Now my life is filled with contradictions. Retribution and vengeance, I am told, are not the answers. Perhaps. I’ve had to remind myself constantly that this is a race against the time given to me. It’s what I’ve had to endure every waking moment of my life for one score, four years and several fortnights. Time runs out for each of us, though.
The clock is ticking against me as the pendulum swings like a tethered guillotine suspended by a thread over my shackled body, while packed in like a sardine at San Quentin State Prison. If I survive another five to twenty years, I’ll be eligible to emerge from this time capsule a better man.

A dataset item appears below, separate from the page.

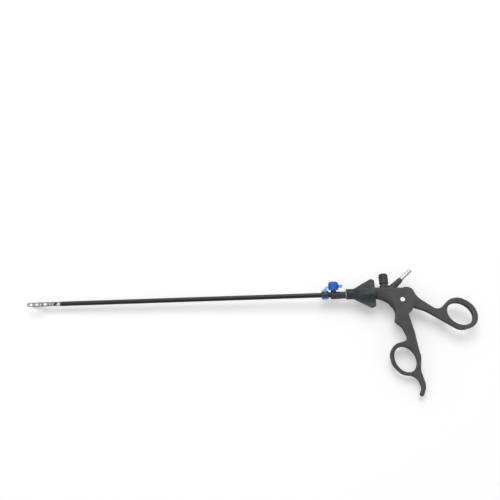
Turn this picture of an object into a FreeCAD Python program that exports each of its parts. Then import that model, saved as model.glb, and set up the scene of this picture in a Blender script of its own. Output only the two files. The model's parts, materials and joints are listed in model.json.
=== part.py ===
import FreeCAD, Part
import math
import os
import re
import Sketcher

# Reusable 5 mm grasping forceps for keyhole surgery, modelled open and lying flat.
# Lengths are millimetres, angles are degrees.
# The origin is the front end of the insulated tube, on the tube's axis.
# +X runs along the tube towards the handle, +Y towards the electrode pin, and +Z
# stands up from the flat handle.

SIZES = [
    # Whole instrument
    ("shaft_length", 306, "front end of the tube to the front of the rotation collar"),
    ("rotor_turn", 20, "turn of the collar, tube and jaws about the tube's axis"),
    ("running", 0.05, "radial clearance of a pin or shaft that turns or slides"),
    ("free_gap", 0.3, "clearance between pieces that only pass each other"),
    # Tube and rod
    ("tube_r", 2.5, "outer radius of the insulated tube"),
    ("insulation", 0.3, "thickness of the black insulation"),
    ("tube_wall", 0.5, "wall of the steel tube"),
    ("rod_r", 0.9, "radius of the drive rod"),
    ("ball_r", 2.0, "radius of the ball on the rod's rear end"),
    ("ball_neck_r", 0.8, "radius of the rod just ahead of the ball"),
    # Rotation collar
    ("collar_length", 30.2, "front face to rear face of the collar"),
    ("collar_nose", 8, "length of the plain cylinder at the collar's front"),
    ("collar_nose_r", 5.5, "radius of the plain cylinder"),
    ("collar_r", 15.5, "greatest radius of the four lobes"),
    ("collar_rim", 13.9, "radius where the lobes meet the rear face"),
    ("lobe_back", 3.8, "lobes' greatest radius to the collar's rear face"),
    ("lobe_turn", 13, "turn of the lobes from the port"),
    ("flute_r", 7.6, "radius of the four scooped flutes"),
    ("flute_place", 15.2, "distance of the flutes' centres from the axis"),
    ("flute_count", 4, "number of flutes"),
    # Spindle that the latch holds in the neck
    ("spindle_r", 3.4, "radius of the spindle"),
    ("spindle_front", 10, "collar front to the spindle's front end"),
    ("spindle_end", 12.2, "collar rear to the spindle's rear end"),
    ("spindle_groove_r", 2.3, "radius of the groove that the latch enters"),
    ("washer_thick", 0.8, "thickness of the slip washer behind the collar"),
    # Flushing port
    ("hub_length", 15.4, "length of the port hub ahead of the collar"),
    ("hub_front_length", 9.5, "length of the hub's thicker front part"),
    ("hub_r", 4.0, "radius of the hub's front part"),
    ("hub_neck_r", 3.7, "radius of the hub beside the collar"),
    ("hub_nose_r", 2.9, "radius of the hub's nose inside the tether's ring"),
    ("hub_drop", 0.7, "distance of the hub's centre below the tube's axis"),
    ("hub_washer", 0.6, "thickness of the white washer ahead of the collar"),
    ("port_x", 12.9, "collar front to the port's centre"),
    ("port_r", 2.9, "outer radius of the port"),
    ("port_bore_r", 2.0, "mouth radius of the port's tapered bore"),
    ("port_bore_depth", 5.0, "depth of the tapered bore"),
    ("bore_taper", 0.03, "loss of the bore's radius for each millimetre of depth"),
    ("plug_depth", 3.0, "depth that the cap's plug reaches into the bore"),
    ("port_top", 9.4, "tube axis to the port's mouth"),
    ("channel_r", 1.0, "radius of the flushing channel into the tube"),
    ("cap_r", 5.2, "radius of the blue cap"),
    ("cap_top", 13.9, "tube axis to the top of the cap"),
    ("cap_foot", 4.9, "tube axis to the lower edge of the cap"),
    ("cap_tab", 4.2, "length of the cap's pull tab"),
    ("tether_r", 5.7, "outer radius of the tether's ring"),
    ("tether_width", 7.6, "width of the tether's ring along the tube"),
    ("tether_x", 18.0, "collar front to the rear of the tether's ring"),
    ("strap_width", 4.4, "width of the tether's strap"),
    # Handle
    ("housing_thick", 14, "thickness of the housing and its disc"),
    ("blade_top", 12.5, "pivot down to where the handle starts to thin"),
    ("blade_foot", 43, "pivot down to the ring's thickness"),
    ("hook_foot", 60, "finger hole down past the hook's tip"),
    ("blade_bow", 110, "rounding where the handle starts to thin"),
    ("ring_bow", 60, "rounding where it meets the ring's thickness"),
    ("ring_thick", 7.6, "thickness of the finger ring"),
    ("hook_thick", 6.2, "thickness at the end of the hook"),
    ("handle_edge", 1.6, "rounding of the front handle's edges"),
    ("ring_edge", 1.3, "rounding of the finger hole's edges"),
    ("finger_hole_long", 13.4, "long half axis of the finger hole"),
    ("finger_hole_short", 10.6, "short half axis of the finger hole"),
    ("finger_hole_x", 22.5, "collar rear to the centre of the finger hole"),
    ("finger_hole_drop", 70.4, "tube axis to the centre of the finger hole"),
    ("finger_hole_turn", 71, "slope of the finger hole's long axis"),
    ("neck_front", 1.0, "collar rear to the front of the neck"),
    ("neck_crown", 8, "neck's front to its widest section"),
    ("neck_back", 8.2, "pivot to the neck's back section"),
    ("rod_room", 5, "pivot to the end of the rod's bore"),
    ("neck_r", 6.0, "radius of the neck at its front"),
    ("bushing_r", 4.5, "outer radius of the neck bushing"),
    ("bushing_length", 7.2, "length of the neck bushing"),
    # Pivot
    ("pivot_x", 26.2, "collar rear to the pivot"),
    ("pivot_drop", 9.9, "tube axis to the pivot"),
    ("disc_r", 13.5, "radius of the housing's disc about the pivot"),
    ("disc_flat", 11.5, "pivot to the front end of the disc's flat top"),
    ("screw_r", 2.0, "radius of the pivot screw"),
    ("screw_head_r", 2.8, "radius of the screw's head"),
    ("screw_head", 1.6, "height of the screw's head"),
    ("nut_r", 3.2, "radius of the pivot nut"),
    ("nut_thick", 2.4, "thickness of the pivot nut"),
    ("lever_bushing_r", 3.0, "outer radius of the lever's bushing"),
    # Thumb lever
    ("lever_thick", 7.0, "thickness of the thumb lever"),
    ("lever_edge", 1.9, "rounding of the thumb lever's edges"),
    ("lever_mid", 5.7, "turn of the lever from rest to the middle of its travel"),
    ("thumb_hole_long", 13.4, "long half axis of the thumb hole"),
    ("thumb_hole_short", 10.9, "short half axis of the thumb hole"),
    ("thumb_hole_x", 82.9, "collar rear to the centre of the thumb hole"),
    ("thumb_hole_drop", 25.3, "tube axis to the centre of the thumb hole"),
    ("thumb_hole_turn", 40, "slope of the thumb hole's long axis"),
    # Release button
    ("button_x", 10.3, "collar rear to the button's axis"),
    ("button_r", 4.75, "radius of the button"),
    ("button_top", 20.8, "tube axis to the top of the button"),
    ("button_height", 10.4, "height of the button"),
    ("button_roof", 3.4, "thickness of the button's top"),
    ("button_ribs", 4, "number of grooves round the button"),
    ("stem_r", 1.9, "radius of the button's stem"),
    ("guide_r", 3.6, "outer radius of the guide under the button"),
    ("guide_top", 10.9, "tube axis to the top of the guide"),
    ("boss_r", 5.0, "radius of the boss that covers the latch"),
    ("boss_top", 7.8, "tube axis to the top of the boss"),
    ("latch_thick", 1.6, "thickness of the latch plate"),
    ("latch_width", 7.8, "width of the latch plate"),
    ("latch_roof", 7.1, "tube axis to the top of the latch's slot"),
    ("latch_top", 6.6, "tube axis to the top of the latch plate"),
    ("latch_travel", 2.0, "travel of the button and latch"),
    ("spring_r", 2.5, "centre radius of the button spring"),
    ("spring_wire", 0.3, "wire radius of the button spring"),
    # Electrode pin
    ("electrode_x", 12.2, "collar rear to where the pin's axis meets the tube's axis"),
    ("electrode_slope", 42, "slope of the pin from the tube's axis"),
    ("electrode_r", 2.0, "radius of the electrode pin"),
    ("shank_r", 1.6, "radius of the pin inside its boot"),
    ("electrode_end", 37.2, "tube axis to the pin's free end, along the pin"),
    ("boot_end", 21.8, "tube axis to the boot's tip, along the pin"),
    ("boot_start", 8.6, "tube axis to the boot's foot, along the pin"),
    ("boot_foot_r", 3.7, "radius of the boot's foot"),
    ("boot_tip_r", 2.8, "radius of the boot's tip"),
    ("contact_r", 0.5, "radius of the pin's inner contact"),
    ("contact_end", 3.3, "tube axis to the contact's inner end, along the pin"),
    ("contact_length", 5.2, "length of the inner contact"),
    # Jaws
    ("jaw_pivot", 10.8, "front end of the tube to the jaws' pin"),
    ("jaw_length", 24.7, "jaw pin to the tip of a jaw"),
    ("jaw_width", 4.6, "width of a jaw"),
    ("jaw_height", 2.15, "height of a jaw at its root"),
    ("jaw_tip_height", 1.0, "height of a jaw at its tip"),
    ("jaw_root", 3.0, "jaw pin to the back of a jaw's bite"),
    ("jaw_rest", 14, "opening of each jaw at rest"),
    ("jaw_window", 2.4, "width of the windows"),
    ("near_start", 4.2, "jaw pin to the near window"),
    ("near_end", 11.2, "jaw pin to the end of the near window"),
    ("far_start", 13.0, "jaw pin to the far window"),
    ("far_end", 21.8, "jaw pin to the end of the far window"),
    ("tooth_pitch", 1.0, "pitch of the fine cross grooves"),
    ("tooth_count", 18, "number of cross grooves"),
    ("tooth_depth", 0.25, "depth of the cross grooves"),
    ("yoke_r", 2.3, "radius of the yoke"),
    ("yoke_base", 2.6, "length of the yoke's solid base"),
    ("yoke_slot", 2.7, "width of the yoke's slot"),
    ("yoke_spigot", 7, "length of the yoke inside the tube"),
    ("jaw_pin_r", 0.6, "radius of the jaw pin"),
    ("drive_pin_r", 0.45, "radius of the pin that drives the jaws"),
    ("tail_thick", 0.8, "thickness of a jaw's tail"),
    ("blade_thick", 0.8, "thickness of the rod head's blade"),
    ("cam_closed", 5.5, "jaw pin to drive pin with the jaws closed"),
    ("head_r", 1.25, "radius of the rod's head in the yoke"),
    ("rod_close", 2.705, "travel of the rod from rest to closed"),
    ("rod_open", 0.715, "travel of the rod from rest to fully open"),
]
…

I’m one of America’s 2.3 million disappeared, incarcerated if you prefer, hanging on by the proverbial string. During this sojourn, while at Folsom State Prison, I did the same. That was nine years ago. Before that, I did it at California State Prison Solano, after being transferred from California State Prison Sacramento where San Quentin sent me the first time, after receiving me from Martinez Detention Facility.
It took two years, seven judges, three attorneys, one prosecutor, the screening of 650 potential jurors, three trials, “evidence,” a conviction, and a life sentence to send me to prison. Contrary to popular belief, however, time has to serve me, not the other way around. Lest I forget, if I fail to withstand the ravages of time, it will devour my mind, my body, my soul.